Job Search

For most of the world’s professionals, success hinges greatly on the companies you work for. Regardless of natural talent, if you land successive jobs at average companies, eventually you will fall victim to your environment.

If you are like many people, winning positions with successful companies rather than average ones means reimagining your view of the recruitment process.
Evaluating and identifying what a truly successful job search process looks like is the skeleton key for unlocking your doors into the most successful companies.  How best to begin?

Defining a successful job search:

The job seekers who have the most trouble are those who don’t set defined goals. Without specific goals, they are unable to gauge how they are doing during the process and whether alterations need to be made in their strategy.

Naturally, the main goal of any job search is an acceptable offer of employment.

A successful job search is one that yields anywhere from 2-4 solid employment options. This number fluctuates based on a candidate’s experience level, as well as salary demands and the current market in their industry and/or geographic area.

For instance, an entry-level candidate should strive for 3 or 4 employment offers, while an established professional asking for a salary over $100,000 ought to be more than satisfied with 2 viable offers.

Analyzing the job search process differently:

Consider the following tips:

1) Learn to step back and see the big picture:

Many job seekers only think about what they want and don’t take into consideration the needs of the hiring manger.  Their vantage point is one dimensional and everything from their application to their interviewing techniques suffers.
In reality, you don’t interview with a company, instead you interview with a person (or more often people) within that company.  Take a few minutes to see things from their perspective; envision their needs.

For instance, the HR manager of a large company is going to be preoccupied with finding someone who has the skill sets to do the job today.  They are not concerned with your creative ideas for shaping the company’s future.

Conversely, the CEO of a small business is preoccupied with finding someone who thinks like an entrepreneur and has a vision for how they can improve the firm going forward.
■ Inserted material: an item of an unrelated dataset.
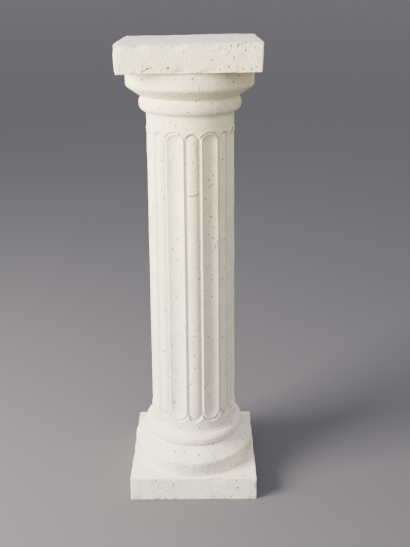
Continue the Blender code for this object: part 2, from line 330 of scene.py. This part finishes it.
def plinth_outline():
    """From the underside round the plinth's sides to its top edge."""
    top_half = PLINTH_HALF - PLINTH_DRAFT
    line = Outline(PLINTH_HALF - UNDERSIDE_RING, 0.0, square=1.0)
    line.straight(PLINTH_HALF - SLAB_EDGE, 0.0, spacing=0.004)
    line.slab_edge(PLINTH_HALF, SLAB_EDGE)
    line.straight(top_half, PLINTH_TOP - SLAB_EDGE, spacing=0.0048)
    line.slab_edge(top_half - SLAB_EDGE, PLINTH_TOP)
    line.straight(top_half - SLAB_EDGE - EDGE_RING, PLINTH_TOP, spacing=0.001)
    return line.points


def base_outline():
    """From the plinth's top, which turns from square to round here, up to the plain shaft."""
    line = Outline(PLINTH_HALF - PLINTH_DRAFT - SLAB_EDGE - MEETING_RING, PLINTH_TOP, square=0.90)
    line.straight(DISC_FOOT_RADIUS, PLINTH_TOP, spacing=0.00016, square=0.0)
    cone_top = (CONE_TOP_RADIUS, RING_BOTTOM)
    line.corner((DISC_RADIUS, CONE_BOTTOM), cone_top, DISC_EDGE_ROUND, spacing=0.005, steps=5)
    line.straight(*cone_top, spacing=0.005)
    line.straight(RING_FOOT_RADIUS, RING_BOTTOM, spacing=0.001)
    line.bow(RING_RADIUS, RING_MIDDLE, rise=0.0015, steps=5)
    line.bow(FILLET_RADIUS, FILLET_BOTTOM, rise=0.0039, steps=8)
    line.straight(FILLET_RADIUS, SHAFT_BOTTOM, spacing=0.002)
    line.bow(shaft_radius(FLARE_TOP), FLARE_TOP, rise=-0.0007, steps=3)
    plain_top = FLUTED_LOW - ZONE_GAP
    line.straight(shaft_radius(plain_top), plain_top, spacing=0.004)
    return line.points


def fluted_outline():
    """The fluted part of the shaft, with closer rows where its channels end."""
    line = Outline(shaft_radius(FLUTED_LOW), FLUTED_LOW, square=0.0)
    for height, spacing in (
        (REED_LOW_END[0] + 0.003, 0.00150),
        (FLUTE_HIGH_END[0] - 0.001, 0.0078),
        (FLUTED_HIGH, 0.00135),
    ):
        line.straight(shaft_radius(height), height, spacing)
    return line.points


def capital_outline():
    """The plain neck, the ring, and the echinus up to the abacus."""
    plain_bottom = FLUTED_HIGH + ZONE_GAP
    line = Outline(shaft_radius(plain_bottom), plain_bottom, square=0.0)
    line.straight(SHAFT_NECK_RADIUS, SHAFT_TOP, spacing=0.0045)
    ledge = SHAFT_NECK_RADIUS + NECK_LEDGE
    line.bow(ledge, SHAFT_TOP + NECK_LEDGE_RISE, rise=-0.0003, steps=2)
    line.straight(ledge, NECK_LEDGE_TOP, spacing=0.002)
    line.bow(NECK_RING_RADIUS, NECK_RING_MIDDLE, rise=0.0042, steps=7)
    line.bow(NECK_GROOVE_RADIUS, NECK_GROOVE, rise=0.0016, steps=5)
    line.straight(NECK_GROOVE_RADIUS - SLOPE_INSET, SLOPE_BOTTOM, spacing=0.0016)
    rim = (ECHINUS_RADIUS, ABACUS_BOTTOM)
    line.corner((ECHINUS_RADIUS, SLOPE_TOP), rim, ECHINUS_EDGE_ROUND, spacing=0.0045, steps=5)
    line.straight(*rim, spacing=0.005)
    seat = ABACUS_HALF - ABACUS_DRAFT - SLAB_EDGE - MEETING_RING
    line.straight(seat, ABACUS_BOTTOM, spacing=0.0006, square=0.9)
    return line.points


def abacus_outline():
    """Round the abacus, on to the rim of its flat top."""
    bottom_half = ABACUS_HALF - ABACUS_DRAFT
    line = Outline(bottom_half - SLAB_EDGE - EDGE_RING, ABACUS_BOTTOM, square=1.0)
    line.straight(bottom_half - SLAB_EDGE, ABACUS_BOTTOM, spacing=0.001)
    line.slab_edge(bottom_half, ABACUS_BOTTOM + SLAB_EDGE)
    line.straight(ABACUS_HALF, HEIGHT - SLAB_EDGE, spacing=0.0044)
    line.slab_edge(ABACUS_HALF - SLAB_EDGE, HEIGHT)
    line.straight(ABACUS_HALF - TOP_RINGS[0], HEIGHT, spacing=0.0035)
    return line.points


def top_outline():
    """The start of the coarser grid on the flat top."""
    line = Outline(ABACUS_HALF - TOP_RINGS[1], HEIGHT, square=1.0)
    line.straight(ABACUS_HALF - TOP_RINGS[2], HEIGHT, spacing=0.01)
    return line.points


ZONES = (
    (FINE, plinth_outline()),
    (COARSE, base_outline()),
    (FINE, fluted_outline()),
    (COARSE, capital_outline()),
    (FINE, abacus_outline()),
    (TOP_GRID, top_outline()),
)


def station(share):
    """Distance from a flute's middle, at this share of the way to the next reed's middle."""
    place = share * sum(count for _, count in STRETCHES)
    start = 0.0
    for end, count in STRETCHES:
        if place <= count:
            return start + (end - start) * place / count
        place -= count
        start = end
    return PITCH


def fluting_place(share):
    """Angle at this share of the way around, and its distance from the nearest flute's middle."""
    shifted = share + FLUTE_SHIFT
    pair, within = divmod(shifted * PAIRS, 1.0)
    from_flute = station(1 - abs(2 * within - 1))
    if within <= 0.5:
        around = pair * 2 * PITCH + from_flute
    else:
        around = (pair + 1) * 2 * PITCH - from_flute
    return around / MEAN_RADIUS - 2 * math.pi * FLUTE_SHIFT, from_flute


def soft_min(first, second, softness):
    """The lower of two values, with the corner between them rounded."""
    near = max(softness - abs(first - second), 0.0) / softness
    return min(first, second) - near * near * softness / 4


def soft_max(first, second, softness):
    """The higher of two values, with the corner between them rounded."""
    return -soft_min(-first, -second, softness)


def channel_distance(across, height, low_end, high_end):
    """Distance from a channel's middle line, which stops short of its two round ends."""
    past = 0.0
    if height < low_end[0]:
        past = (low_end[0] - height) / low_end[1]
    elif height > high_end[0]:
        past = (height - high_end[0]) / high_end[1]
    return math.hypot(across, past)


def hollow_level(flute):
    """Level of a flute's round hollow. Far out, its arc goes on as a straight slope."""
    drop = FLUTE_DEPTH - FLUTE_LIP_DROP
    bend = (FLUTE_HALF**2 + drop**2) / (2 * drop)
    reach = min(flute, bend * 0.9)
    return bend - FLUTE_DEPTH - math.sqrt(bend**2 - reach**2) + 2.0 * (flute - reach)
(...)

Once you can think like a hiring manager, you can easily connect with and impress a hiring manager.

2) Get into the habit of perceiving stressful situations as enjoyable challenges:

Efficient job seekers don’t waste time worrying about how they are going to find the job they want, nor do they beat up on themselves for past interview failures.

Rather, they have the ability to shift their focus to the obstacles that need to be overcome for them to achieve their goals.  Once they’ve defined those hurdles, they do everything possible to knock them out one by one.

Successful job applicants understand that inner turmoil depletes energy, creativity and interviewing prowess.  They learn the necessary skills to cope with that stress and, thus are able to turn negative events into positive momentum.

Avoiding the snowball effect:

If you fail to put 110% into your search, you’re going to see significant ramifications. Think of it as a snowball effect. If you don’t end up at a strong company, your co-workers are much less likely to be ambitious, creative and positive thinking individuals.

If you’re not around the right people, the chances of you thriving at your position drastically decrease.   If you’re not productive and successful, you will eventually end up leaving and the following will be true:

  • You will lack strong recommendations for your next job.
  • You will have no significant achievements to show on your resume.
  • You will remain at or slightly above your current salary.

In addition to setting defined, measurable goals in your job search and learning to analyze the hiring process more meaningfully, you can help yourself avoid the snowball effect by working on the following:

  1. Regardless of career level, the entire interview process should not be shorter than 3 weeks, but should be complete before 8. Any shorter than 3 weeks and you risk making an impulsive decision that lands you at a mediocre company you haven’t thoroughly vetted. Any longer than 8 and you lose momentum, thus becoming prone to settle for a position that does not utilize your full range of skills and experiences. You do not have full control over the interview timeline, so pay attention to companies trying to either rush it or drag out the process, as this often signals a real problem reaching effective internal decisions.
  2. Hold yourself accountable to your goals and objectives. In your job search, it’s just you.  A spouse or friend may provide moral support but at the end of the day, you run on your own steam. Knowing your goal is to achieve a certain amount of strong job offers, and knowing you need to think critically about your interviewers’ perspectives and react positively to your own stress, you are the one who has to make up your mind to aim for those goals and those tasks each day of your job search.

In the end:

It’s not enough to be hard working, determined and passionate about your job if you aim to be meaningfully successful.  You must approach your job search with that same hard work, determination and passion.

The way to success in your job search, and thus your career, isn’t holding yourself to perfection.  Rather, teach yourself to think about the job search process on more varied levels.

Pay attention to both current factors, like the hiring managers’ perspectives, and long-term indicators such as timing.

Above all, hold yourself up to the task of improving every day, in your job search just as in your career.